For more information, please visit the
Securities Law Alert Resource Center.
 
 
Pursuant to Section 262 of the Delaware General Corporate Law (“DGCL”), stockholders in companies that engage in certain merger transactions may petition the court for an appraisal of “the fair value of [their] shares exclusive of any element of value arising from the accomplishment or expectation of the merger or consolidation.” 8 Del. C. § 262. The court may not presumptively rely on the merger price in its appraisal analysis. Golden Telecom v. Global GT LP, 11 A.3d 214 (Del. 2010).  Rather, the court must “take into account all relevant factors” when “determining [the] fair value” of the shares.  If the court finds that the fair value exceeds the merger price, then the surviving corporation must pay the difference in value to the petitioning stockholders.

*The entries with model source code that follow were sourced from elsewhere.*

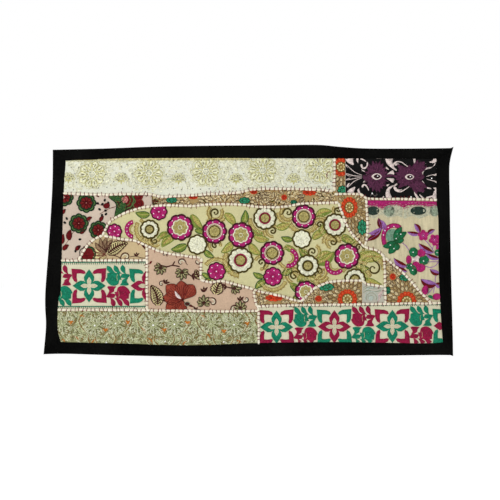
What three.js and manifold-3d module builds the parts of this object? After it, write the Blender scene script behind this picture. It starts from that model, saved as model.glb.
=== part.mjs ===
// An embroidered patchwork tapestry: seventeen patches of old embroidered cloth, pieced edge to edge
// around one long curved patch, with a soft braid couched along the seams and a folded dark border.
// It hangs against a wall from its top edge, and its loose cloth stands off the wall in shallow ripples.
// Millimetres. X runs to the viewer's right, Z up, and Y away from the viewer, into the wall.
// The origin is the middle of the top edge, on the back of the cloth, where the wall would be.
import * as THREE from "three";
import { mergeVertices } from "three/addons/utils/BufferGeometryUtils.js";
import Module from "manifold-3d";

const CLOTH = 2; // a patch: its embroidered cloth and the foundation it is sewn to
const BORDER = 3.2; // the border: a strip folded double
const BRAID_WIDTH = 6.4;
const BRAID_HEIGHT = 2.6;
const GAP = 0.3; // between pieces that touch
const HEADING = 48; // the top of the cloth, which lies flat on the wall
const DROP = 527; // from the top edge to the bottom edge
const STANDOFF = 2.5; // how far the bottom edge stands off the wall, between its ripples
// The ripples at the bottom edge: how far they swing, from one crest to the next, and their start.
const RIPPLES = [
  { swing: 1.5, length: 340, start: 0.8 },
  { swing: 1, length: 190, start: 2.1 },
];
const SHEET_WIDTH = 1056; // the plain sheet that every piece is cut from
const SHEET_HEIGHT = 576;
const SHEET_TOP = 24;
const CELL = 32; // the grid of the sheet's ripples
const CURVE_STEP = 14; // spacing of the points along a curved edge
const BRAID_STEP = 14;
const BRAID_LIFT = 0.4; // a braid lies this far above the patches, whose facets cut across the ripples
const SHARPEST = 0.08; // the narrowest corner that an outline grows to a full point, as a sine
const NEARLY_ONE = 0.5; // points of an outline closer than this are one point
const KNIFE_DEPTH = 40; // deep enough to cut through the cloth wherever it hangs

// The outer and inner edges of the border, each a run of points. Columns: x, z.
const EDGE_TOP = [[-489, -11], [-365, -8], [-231, -3], [-110, -1], [0, 0], [96, 1], [178, 1], [234, -4],
  [313, -8], [496, -7], [512, -4]];
const EDGE_RIGHT = [[512, -4], [507, -24], [502, -54], [503, -143], [506, -313], [510, -466], [511, -526]];
const EDGE_FOOT = [[511, -526], [486, -524], [229, -526], [-96, -528], [-306, -525], [-450, -521],
  [-512, -522]];
const EDGE_LEFT = [[-512, -522], [-506, -452], [-508, -404], [-507, -356], [-498, -236], [-490, -98],
  [-489, -11]];
const BAND_TOP = [[-458, -37], [-387, -34], [-254, -31], [116, -31], [471, -32]];
const BAND_RIGHT = [[471, -32], [471, -134], [476, -186], [476, -286], [480, -389], [487, -493]];
const BAND_FOOT = [[487, -493], [434, -496], [231, -493], [26, -495], [-146, -501], [-331, -496],
  [-470, -493]];
const BAND_LEFT = [[-470, -493], [-479, -452], [-476, -385], [-471, -368], [-467, -232], [-463, -111],
  [-458, -37]];

// The seams with a braid, in the order that the braids are laid. Columns: x, z.
const SEAMS = {
  ivory_side: [[215, -32], [215, -114]],
  ivory_foot: [[215, -114], [178, -111], [116, -109], [56, -109], [5, -111], [-19, -117], [-65, -120],
    [-155, -126], [-220, -128], [-254, -122], [-376, -123], [-463, -120]],
  damask_foot: [[215, -122], [252, -121], [281, -123], [295, -132], [341, -134], [404, -134], [471, -136]],
  centre_top: [[-364, -225], [-356, -208], [-343, -188], [-298, -165], [-242, -152], [-186, -150],
    [-140, -152], [-95, -147], [-49, -147], [-4, -150], [34, -154], [86, -154], [132, -146], [178, -144],
    [225, -143]],
  centre_side: [[225, -143], [232, -163], [246, -201], [259, -221], [277, -241], [289, -254]],
  centre_shoulder: [[289, -254], [321, -263], [339, -278]],
  centre_drop: [[339, -278], [340, -312], [341, -354]],
  centre_tail: [[341, -354], [312, -349], [292, -345], [284, -338]],
  arch: [[284, -338], [246, -337], [218, -340], [198, -342], [167, -356], [152, -369], [132, -390]],
  centre_foot: [[132, -390], [110, -385], [84, -377], [33, -366], [3, -357], [-43, -344], [-69, -339],
    [-94, -342], [-120, -336]],
  centre_notch: [[-120, -336], [-119, -312], [-117, -281]],
  centre_under: [[-117, -281], [-158, -276], [-210, -268], [-252, -252], [-280, -239], [-320, -234],
    [-364, -225]],
  blush_slant: [[-364, -225], [-387, -236], [-405, -254], [-416, -272], [-425, -287]],
  vine_side: [[294, -132], [296, -174], [297, -210], [294, -236], [289, -254]],
  gusset_slant: [[341, -280], [368, -303], [394, -326], [425, -362], [456, -394]],
  gusset_drop: [[341, -354], [342, -396]],
  tile_top: [[-469, -288], [-254, -287]],
  tile_side: [[-254, -253], [-254, -286], [-253, -411]],
  left_foot: [[-477, -411], [-371, -411], [-251, -412], [-96, -414], [25, -414]],
  brick_side: [[13, -362], [15, -377], [20, -401]],
  right_foot: [[20, -402], [129, -399], [231, -398], [342, -396], [480, -394]],
  middle_side: [[23, -402], [25, -414], [26, -495]],
};

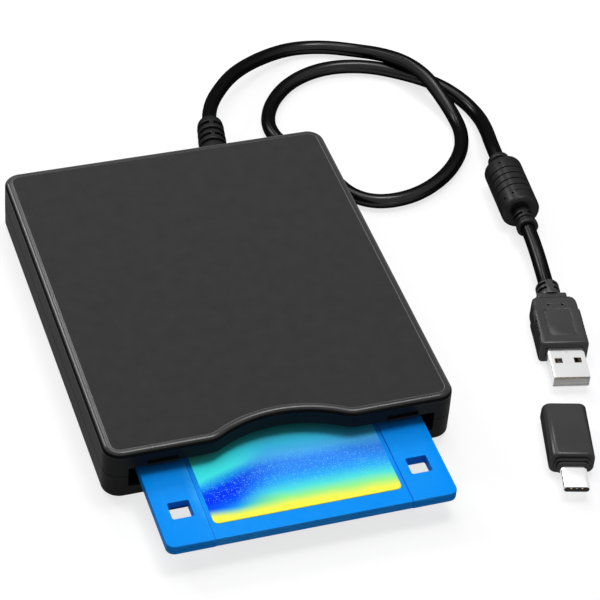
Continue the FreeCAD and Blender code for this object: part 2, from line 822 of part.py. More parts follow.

In Huff Fund Investment Partnership v. CKx, Inc. (Huff Fund), 2013 WL 5878807 (Del. Ch. 2013) (Glasscock, V.C.), the Chancery Court relied on the merger price in assessing the value of shares of CKx, an entertainment company that owns the rights to American Idol, following Apollo Global Management’s 2011 acquisition of CKx. The court found the merger price to be “the most relevant exemplar of valuation available” given that other valuation methodologies were “either unreliable or unavailable.” On February 12, 2015, the Delaware Supreme Court issued a two-paragraph order affirming the Chancery Court’s appraisal determination. Huff Fund Investment Partnership v. CKx, Inc., 2015 WL 631586 (Del. 2015) (Valihura, J.).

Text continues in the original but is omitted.